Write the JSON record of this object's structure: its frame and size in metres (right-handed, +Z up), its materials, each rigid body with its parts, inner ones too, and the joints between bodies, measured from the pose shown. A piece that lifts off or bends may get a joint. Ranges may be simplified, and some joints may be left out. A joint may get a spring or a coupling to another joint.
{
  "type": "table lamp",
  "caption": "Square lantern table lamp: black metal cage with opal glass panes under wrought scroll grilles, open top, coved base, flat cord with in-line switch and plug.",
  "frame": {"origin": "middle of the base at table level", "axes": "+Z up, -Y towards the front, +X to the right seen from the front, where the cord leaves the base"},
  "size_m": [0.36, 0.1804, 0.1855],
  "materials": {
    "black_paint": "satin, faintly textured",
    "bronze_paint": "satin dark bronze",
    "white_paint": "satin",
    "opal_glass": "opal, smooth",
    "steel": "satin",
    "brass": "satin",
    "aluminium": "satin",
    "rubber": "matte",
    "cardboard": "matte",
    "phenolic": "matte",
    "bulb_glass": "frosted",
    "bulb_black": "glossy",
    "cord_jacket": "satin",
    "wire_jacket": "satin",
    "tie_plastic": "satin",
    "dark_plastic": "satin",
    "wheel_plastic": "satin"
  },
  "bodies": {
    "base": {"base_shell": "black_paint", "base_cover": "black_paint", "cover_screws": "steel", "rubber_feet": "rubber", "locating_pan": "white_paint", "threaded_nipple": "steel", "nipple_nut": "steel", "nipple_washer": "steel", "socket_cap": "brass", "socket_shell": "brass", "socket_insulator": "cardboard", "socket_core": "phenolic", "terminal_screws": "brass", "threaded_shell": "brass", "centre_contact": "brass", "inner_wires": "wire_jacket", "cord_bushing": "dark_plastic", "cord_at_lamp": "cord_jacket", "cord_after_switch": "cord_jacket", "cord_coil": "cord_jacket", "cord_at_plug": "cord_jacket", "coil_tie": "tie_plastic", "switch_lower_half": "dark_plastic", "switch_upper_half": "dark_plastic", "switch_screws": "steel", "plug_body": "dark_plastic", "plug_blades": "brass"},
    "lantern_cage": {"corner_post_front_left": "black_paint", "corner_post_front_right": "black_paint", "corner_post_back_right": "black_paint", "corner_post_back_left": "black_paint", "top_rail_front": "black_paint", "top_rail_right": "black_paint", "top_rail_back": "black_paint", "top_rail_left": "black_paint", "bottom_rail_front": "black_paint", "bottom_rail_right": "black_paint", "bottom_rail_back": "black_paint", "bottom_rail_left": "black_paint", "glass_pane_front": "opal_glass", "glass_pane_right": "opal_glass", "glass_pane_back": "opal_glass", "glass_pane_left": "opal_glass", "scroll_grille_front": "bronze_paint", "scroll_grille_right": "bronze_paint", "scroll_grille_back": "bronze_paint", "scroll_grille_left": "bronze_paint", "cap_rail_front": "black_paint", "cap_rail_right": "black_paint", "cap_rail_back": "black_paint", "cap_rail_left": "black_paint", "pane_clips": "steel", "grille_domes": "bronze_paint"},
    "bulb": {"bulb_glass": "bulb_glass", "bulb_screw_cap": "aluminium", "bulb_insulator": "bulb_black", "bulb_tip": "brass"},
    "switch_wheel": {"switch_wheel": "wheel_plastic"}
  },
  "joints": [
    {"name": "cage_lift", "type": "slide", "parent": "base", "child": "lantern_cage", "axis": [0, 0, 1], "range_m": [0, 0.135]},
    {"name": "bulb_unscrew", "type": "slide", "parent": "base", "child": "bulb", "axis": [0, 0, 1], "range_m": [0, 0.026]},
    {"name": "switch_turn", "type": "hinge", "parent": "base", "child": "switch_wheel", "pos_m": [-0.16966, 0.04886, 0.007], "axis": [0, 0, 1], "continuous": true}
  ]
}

=====

▶ [Aim of the task] Extract, word for word, each line of the listing above.

▶ [Solution to this problem]
Write the JSON record of this object's structure: its frame and size in metres (right-handed, +Z up), its materials, each rigid body with its parts, inner ones too, and the joints between bodies, measured from the pose shown. A piece that lifts off or bends may get a joint. Ranges may be simplified, and some joints may be left out. A joint may get a spring or a coupling to another joint.
{
  "type": "table lamp",
  "caption": "Square lantern table lamp: black metal cage with opal glass panes under wrought scroll grilles, open top, coved base, flat cord with in-line switch and plug.",
  "frame": {"origin": "middle of the base at table level", "axes": "+Z up, -Y towards the front, +X to the right seen from the front, where the cord leaves the base"},
  "size_m": [0.36, 0.1804, 0.1855],
  "materials": {
    "black_paint": "satin, faintly textured",
    "bronze_paint": "satin dark bronze",
    "white_paint": "satin",
    "opal_glass": "opal, smooth",
    "steel": "satin",
    "brass": "satin",
    "aluminium": "satin",
    "rubber": "matte",
    "cardboard": "matte",
    "phenolic": "matte",
    "bulb_glass": "frosted",
    "bulb_black": "glossy",
    "cord_jacket": "satin",
    "wire_jacket": "satin",
    "tie_plastic": "satin",
    "dark_plastic": "satin",
    "wheel_plastic": "satin"
  },
  "bodies": {
    "base": {"base_shell": "black_paint", "base_cover": "black_paint", "cover_screws": "steel", "rubber_feet": "rubber", "locating_pan": "white_paint", "threaded_nipple": "steel", "nipple_nut": "steel", "nipple_washer": "steel", "socket_cap": "brass", "socket_shell": "brass", "socket_insulator": "cardboard", "socket_core": "phenolic", "terminal_screws": "brass", "threaded_shell": "brass", "centre_contact": "brass", "inner_wires": "wire_jacket", "cord_bushing": "dark_plastic", "cord_at_lamp": "cord_jacket", "cord_after_switch": "cord_jacket", "cord_coil": "cord_jacket", "cord_at_plug": "cord_jacket", "coil_tie": "tie_plastic", "switch_lower_half": "dark_plastic", "switch_upper_half": "dark_plastic", "switch_screws": "steel", "plug_body": "dark_plastic", "plug_blades": "brass"},
    "lantern_cage": {"corner_post_front_left": "black_paint", "corner_post_front_right": "black_paint", "corner_post_back_right": "black_paint", "corner_post_back_left": "black_paint", "top_rail_front": "black_paint", "top_rail_right": "black_paint", "top_rail_back": "black_paint", "top_rail_left": "black_paint", "bottom_rail_front": "black_paint", "bottom_rail_right": "black_paint", "bottom_rail_back": "black_paint", "bottom_rail_left": "black_paint", "glass_pane_front": "opal_glass", "glass_pane_right": "opal_glass", "glass_pane_back": "opal_glass", "glass_pane_left": "opal_glass", "scroll_grille_front": "bronze_paint", "scroll_grille_right": "bronze_paint", "scroll_grille_back": "bronze_paint", "scroll_grille_left": "bronze_paint", "cap_rail_front": "black_paint", "cap_rail_right": "black_paint", "cap_rail_back": "black_paint", "cap_rail_left": "black_paint", "pane_clips": "steel", "grille_domes": "bronze_paint"},
    "bulb": {"bulb_glass": "bulb_glass", "bulb_screw_cap": "aluminium", "bulb_insulator": "bulb_black", "bulb_tip": "brass"},
    "switch_wheel": {"switch_wheel": "wheel_plastic"}
  },
  "joints": [
    {"name": "cage_lift", "type": "slide", "parent": "base", "child": "lantern_cage", "axis": [0, 0, 1], "range_m": [0, 0.135]},
    {"name": "bulb_unscrew", "type": "slide", "parent": "base", "child": "bulb", "axis": [0, 0, 1], "range_m": [0, 0.026]},
    {"name": "switch_turn", "type": "hinge", "parent": "base", "child": "switch_wheel", "pos_m": [-0.16966, 0.04886, 0.007], "axis": [0, 0, 1], "continuous": true}
  ]
}